I have been out of the country for a few days (France, since you ask) and following the McBride “smear-gate” story from internet news reports and bloggers’ comments. With the benefit of that small degree of distance, there seem to be some very simple conclusions to draw.
First, the whole idea was deeply and irredeemably wrong. It is not acceptable to spread defamatory lies about people – whether you dislike their politics or not. The Prime Minister and the Labour Party should make it quite clear that the pursuit of such tactics by anyone purporting to act on their behalf or ostensibly in their interests will always be unacceptable and the individuals concerned will be treated as having brought the Party into disrepute. I trust other Parties (no names, no pack drill) will do the same.

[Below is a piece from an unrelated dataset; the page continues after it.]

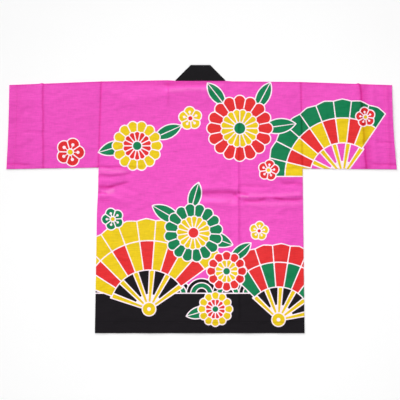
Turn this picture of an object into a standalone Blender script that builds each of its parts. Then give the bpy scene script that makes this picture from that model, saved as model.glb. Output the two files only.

Second, the concept would almost certainly have been utterly counter-productive. I am not convinced that the electorate think it matters what individuals might have done in their student days nearly twenty years ago and they are unlikely to think it relevant to their current suitability for public office. Nor are the past (or even current) sexual peccadilloes of public figures that relevant to their ability to be Government ministers. That doesn’t mean that people won’t take a prurient interest, but I am not convinced it makes much (if any) electoral difference. (Indeed, I remember talking to one politician who had recently had some particularly lurid stories printed about his sexual habits. He admitted that he had been worried about how his constituents might react. In fact, he said that, although he had had to endure some ribald comments, most of the reaction seemed tinged with – if anything – admiration.)
Third, it would appear that the execution of the proposed smear plot was incredibly inept – using an official and traceable email address, for example.
Finally, the net result of what has happened will further demean and degrade the reputation of politicians and – in turn – the democratic process. If you believe, like I do, that democracy and politics matters, then this may turn out to be the most worrying consequence of the whole sorry business.